La difficulté de ces lieder ne réside pas tant dans les acrobaties auxquelles ils astreignent les interprètes; les tempi sont lents et la virtuosité n’est pas de mise. En revanche, il faut bien du talent pour se plier à la lettre aux nuances prescrites par les partitions, qui confinent la plupart du temps au silence. Trahir l’intimité de ces pages en versant dans un sentimentalisme de mauvais aloi aurait été facile, mais très malvenu. Begemann fournit la preuve de son intelligence artistique en ne tombant pas dans ce piège. Encore fallait-il, de surcroît, éviter de donner à ces lieder peu contrastés une lecture terne et monotone. Une sacré défi, que le baryton relève également avec brio. Il faut dire qu’il peut compter ici sur un Seyboldt particulièrement inventif et inspiré, qui irise le discours avec une perspicacité et une sensibilité qui évitent tous les excès. C’est précisément dans la variété des alliages de la voix et du piano que nichent les beautés de ces lieder: si les deux musiciens évoluent souvent en parfaite harmonie, les cordes de la voix vibrant, pour ainsi dire, par sympathie avec celles du piano, il n’est pas rare que ce dernier donne de la voix là où le baryton chuchote sotto voce. Un travail d’orfèvre ! Seyboldt n’a pas son pareil pour traduire ainsi avec un éclat passager les inquiétudes que le chanteur, à l’instar des poètes qu’il incarne, éprouve dans son for intérieur. Les résonances abondantes du piano sont-elles, en effet, autre chose que les échos des séismes remontant des tréfonds de l’âme humaine ? 

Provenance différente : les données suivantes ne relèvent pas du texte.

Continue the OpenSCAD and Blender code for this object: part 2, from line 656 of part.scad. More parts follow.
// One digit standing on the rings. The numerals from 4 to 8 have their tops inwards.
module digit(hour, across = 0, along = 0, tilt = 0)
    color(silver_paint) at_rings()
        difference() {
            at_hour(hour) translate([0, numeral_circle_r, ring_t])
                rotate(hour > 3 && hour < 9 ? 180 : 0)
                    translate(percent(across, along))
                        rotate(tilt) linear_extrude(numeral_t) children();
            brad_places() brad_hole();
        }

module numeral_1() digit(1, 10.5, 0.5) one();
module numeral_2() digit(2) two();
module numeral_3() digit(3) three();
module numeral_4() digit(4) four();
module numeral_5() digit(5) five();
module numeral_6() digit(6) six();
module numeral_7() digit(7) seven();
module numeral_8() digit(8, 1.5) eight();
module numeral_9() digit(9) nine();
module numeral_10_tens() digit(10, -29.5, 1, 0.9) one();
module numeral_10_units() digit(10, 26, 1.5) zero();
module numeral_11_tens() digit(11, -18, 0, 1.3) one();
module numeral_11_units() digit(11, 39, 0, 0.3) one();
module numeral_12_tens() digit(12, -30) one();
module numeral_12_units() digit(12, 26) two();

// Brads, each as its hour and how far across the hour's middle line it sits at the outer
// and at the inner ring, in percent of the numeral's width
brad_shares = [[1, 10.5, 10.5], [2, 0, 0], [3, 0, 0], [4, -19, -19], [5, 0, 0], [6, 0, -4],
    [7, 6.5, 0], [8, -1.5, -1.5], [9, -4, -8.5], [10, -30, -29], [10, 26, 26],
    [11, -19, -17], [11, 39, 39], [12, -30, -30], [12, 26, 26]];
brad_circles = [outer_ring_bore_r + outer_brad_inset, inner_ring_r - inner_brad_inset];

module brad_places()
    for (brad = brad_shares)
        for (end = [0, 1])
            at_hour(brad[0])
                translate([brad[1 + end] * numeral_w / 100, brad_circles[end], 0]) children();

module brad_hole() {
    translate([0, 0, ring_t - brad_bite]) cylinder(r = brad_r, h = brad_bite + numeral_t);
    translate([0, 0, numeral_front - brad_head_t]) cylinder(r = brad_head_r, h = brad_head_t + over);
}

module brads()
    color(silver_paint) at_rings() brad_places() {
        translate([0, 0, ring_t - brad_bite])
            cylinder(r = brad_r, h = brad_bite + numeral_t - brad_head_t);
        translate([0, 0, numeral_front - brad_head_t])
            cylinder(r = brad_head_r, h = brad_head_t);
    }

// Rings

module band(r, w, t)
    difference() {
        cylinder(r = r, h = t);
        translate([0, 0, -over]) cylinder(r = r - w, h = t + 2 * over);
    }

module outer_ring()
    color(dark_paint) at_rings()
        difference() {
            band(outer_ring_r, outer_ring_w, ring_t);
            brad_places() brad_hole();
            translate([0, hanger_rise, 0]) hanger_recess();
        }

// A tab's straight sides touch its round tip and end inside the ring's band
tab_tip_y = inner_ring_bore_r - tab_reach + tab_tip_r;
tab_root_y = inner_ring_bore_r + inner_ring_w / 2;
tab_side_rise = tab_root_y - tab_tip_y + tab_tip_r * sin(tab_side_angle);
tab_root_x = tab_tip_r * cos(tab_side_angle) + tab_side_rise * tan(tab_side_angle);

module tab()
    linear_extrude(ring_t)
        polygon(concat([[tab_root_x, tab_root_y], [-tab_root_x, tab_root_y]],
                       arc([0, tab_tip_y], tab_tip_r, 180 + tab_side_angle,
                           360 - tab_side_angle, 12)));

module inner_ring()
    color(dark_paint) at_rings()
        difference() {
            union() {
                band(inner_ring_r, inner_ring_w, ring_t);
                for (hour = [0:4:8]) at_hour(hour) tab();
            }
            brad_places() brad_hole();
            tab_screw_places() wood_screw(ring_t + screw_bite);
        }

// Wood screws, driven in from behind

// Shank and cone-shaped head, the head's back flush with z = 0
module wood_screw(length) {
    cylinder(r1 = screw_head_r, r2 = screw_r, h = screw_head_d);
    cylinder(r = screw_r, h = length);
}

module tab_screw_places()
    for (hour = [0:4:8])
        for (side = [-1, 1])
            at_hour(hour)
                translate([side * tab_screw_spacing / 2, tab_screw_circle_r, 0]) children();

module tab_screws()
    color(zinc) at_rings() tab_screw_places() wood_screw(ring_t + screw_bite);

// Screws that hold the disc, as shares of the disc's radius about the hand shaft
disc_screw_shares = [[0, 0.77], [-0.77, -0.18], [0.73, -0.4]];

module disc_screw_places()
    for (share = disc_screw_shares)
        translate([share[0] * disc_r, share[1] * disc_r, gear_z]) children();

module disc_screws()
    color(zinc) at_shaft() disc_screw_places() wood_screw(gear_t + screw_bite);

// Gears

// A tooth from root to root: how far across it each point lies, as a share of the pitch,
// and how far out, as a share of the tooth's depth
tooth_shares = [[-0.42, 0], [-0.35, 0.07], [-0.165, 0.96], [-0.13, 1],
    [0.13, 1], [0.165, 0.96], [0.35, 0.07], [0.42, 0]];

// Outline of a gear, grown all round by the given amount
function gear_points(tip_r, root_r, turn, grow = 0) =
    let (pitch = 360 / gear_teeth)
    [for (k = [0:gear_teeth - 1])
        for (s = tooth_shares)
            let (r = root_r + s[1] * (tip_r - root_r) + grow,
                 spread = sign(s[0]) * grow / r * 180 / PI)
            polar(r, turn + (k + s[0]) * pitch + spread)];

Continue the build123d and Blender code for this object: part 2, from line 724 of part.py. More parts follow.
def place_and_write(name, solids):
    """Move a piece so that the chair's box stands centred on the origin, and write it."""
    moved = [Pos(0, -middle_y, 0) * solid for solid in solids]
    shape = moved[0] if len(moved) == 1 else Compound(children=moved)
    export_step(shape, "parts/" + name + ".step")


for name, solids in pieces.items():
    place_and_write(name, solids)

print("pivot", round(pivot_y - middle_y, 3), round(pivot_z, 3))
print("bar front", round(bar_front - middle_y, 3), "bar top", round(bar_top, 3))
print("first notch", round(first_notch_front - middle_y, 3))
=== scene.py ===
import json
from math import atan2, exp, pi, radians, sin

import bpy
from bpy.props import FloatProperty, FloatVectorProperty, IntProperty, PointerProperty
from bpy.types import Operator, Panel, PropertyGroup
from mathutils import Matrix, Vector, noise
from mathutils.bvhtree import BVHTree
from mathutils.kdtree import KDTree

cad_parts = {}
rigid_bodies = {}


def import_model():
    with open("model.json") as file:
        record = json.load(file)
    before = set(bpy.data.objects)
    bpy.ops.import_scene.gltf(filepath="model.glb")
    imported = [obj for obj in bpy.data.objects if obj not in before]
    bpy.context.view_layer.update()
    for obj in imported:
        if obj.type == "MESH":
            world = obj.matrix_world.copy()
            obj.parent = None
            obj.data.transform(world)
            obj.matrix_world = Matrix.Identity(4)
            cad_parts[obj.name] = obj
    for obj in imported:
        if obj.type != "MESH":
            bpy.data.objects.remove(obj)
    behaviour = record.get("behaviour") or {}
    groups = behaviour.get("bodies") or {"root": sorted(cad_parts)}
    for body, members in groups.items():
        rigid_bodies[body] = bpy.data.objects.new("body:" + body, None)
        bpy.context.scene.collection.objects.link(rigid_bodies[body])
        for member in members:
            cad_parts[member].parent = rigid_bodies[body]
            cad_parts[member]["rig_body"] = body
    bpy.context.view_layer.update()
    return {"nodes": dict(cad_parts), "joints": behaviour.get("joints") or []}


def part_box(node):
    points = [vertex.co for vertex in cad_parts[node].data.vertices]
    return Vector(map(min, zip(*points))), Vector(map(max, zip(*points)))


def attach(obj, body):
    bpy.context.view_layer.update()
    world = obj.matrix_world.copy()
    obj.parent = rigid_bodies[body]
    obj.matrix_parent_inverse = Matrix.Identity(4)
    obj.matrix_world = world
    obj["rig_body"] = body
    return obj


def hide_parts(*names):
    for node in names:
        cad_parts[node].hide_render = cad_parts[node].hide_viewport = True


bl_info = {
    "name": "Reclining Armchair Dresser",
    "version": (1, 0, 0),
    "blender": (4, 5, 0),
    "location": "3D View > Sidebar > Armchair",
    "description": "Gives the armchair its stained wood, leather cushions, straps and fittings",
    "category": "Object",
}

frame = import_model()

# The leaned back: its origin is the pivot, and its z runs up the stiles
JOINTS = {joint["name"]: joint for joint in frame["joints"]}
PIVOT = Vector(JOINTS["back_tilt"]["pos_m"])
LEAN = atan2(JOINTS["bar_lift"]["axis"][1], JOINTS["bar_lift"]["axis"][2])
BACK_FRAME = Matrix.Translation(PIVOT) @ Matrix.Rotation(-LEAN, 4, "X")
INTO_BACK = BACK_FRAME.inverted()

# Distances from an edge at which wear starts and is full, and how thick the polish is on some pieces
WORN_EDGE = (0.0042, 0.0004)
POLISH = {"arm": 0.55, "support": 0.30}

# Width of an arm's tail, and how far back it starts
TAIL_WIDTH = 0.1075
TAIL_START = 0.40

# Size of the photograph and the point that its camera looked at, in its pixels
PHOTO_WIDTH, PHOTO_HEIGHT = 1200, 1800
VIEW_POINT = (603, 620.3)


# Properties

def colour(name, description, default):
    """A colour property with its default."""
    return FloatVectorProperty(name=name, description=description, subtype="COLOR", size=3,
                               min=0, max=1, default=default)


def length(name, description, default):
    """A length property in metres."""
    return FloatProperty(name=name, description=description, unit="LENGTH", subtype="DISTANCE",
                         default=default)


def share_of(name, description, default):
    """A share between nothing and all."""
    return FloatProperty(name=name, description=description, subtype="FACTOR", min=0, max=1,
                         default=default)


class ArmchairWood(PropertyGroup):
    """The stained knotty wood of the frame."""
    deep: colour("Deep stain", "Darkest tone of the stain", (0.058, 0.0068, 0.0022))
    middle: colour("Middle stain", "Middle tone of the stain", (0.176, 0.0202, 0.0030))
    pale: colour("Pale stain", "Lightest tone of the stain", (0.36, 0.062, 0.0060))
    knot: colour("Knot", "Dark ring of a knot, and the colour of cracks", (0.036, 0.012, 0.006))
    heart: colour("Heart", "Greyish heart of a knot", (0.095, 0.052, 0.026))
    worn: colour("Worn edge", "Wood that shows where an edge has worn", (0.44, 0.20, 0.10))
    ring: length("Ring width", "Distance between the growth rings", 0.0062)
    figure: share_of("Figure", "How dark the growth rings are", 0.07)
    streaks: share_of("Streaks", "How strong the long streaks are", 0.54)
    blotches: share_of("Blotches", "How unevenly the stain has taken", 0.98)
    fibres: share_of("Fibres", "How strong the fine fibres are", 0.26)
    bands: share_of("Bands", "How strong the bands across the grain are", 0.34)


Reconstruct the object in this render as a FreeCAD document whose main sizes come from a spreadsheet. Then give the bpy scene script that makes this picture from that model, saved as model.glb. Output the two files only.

On soulignera également la prestation, discrète mais essentielle, de Caroline Melzer dans les quatre lieder d’après Ekelöf. Délicat, son rôle n’est pas de dialoguer avec le baryton mais d’être, ici encore, le reflet de ce qui le hante. Melzer y parvient en ciselant de fines vocalises auréolant certains mots du texte pour en souligner l’importance. 

De déclins en départs, on assiste ici, impuissants, à l’étiolement des êtres, à la déconfiture des amours. Un disque sombre d’un compositeur intimiste, fin psychologue en musique, à écouter le soir au coin du feu… au risque de ne plus voir dans l’âtre que les flammes qui consument nos existences.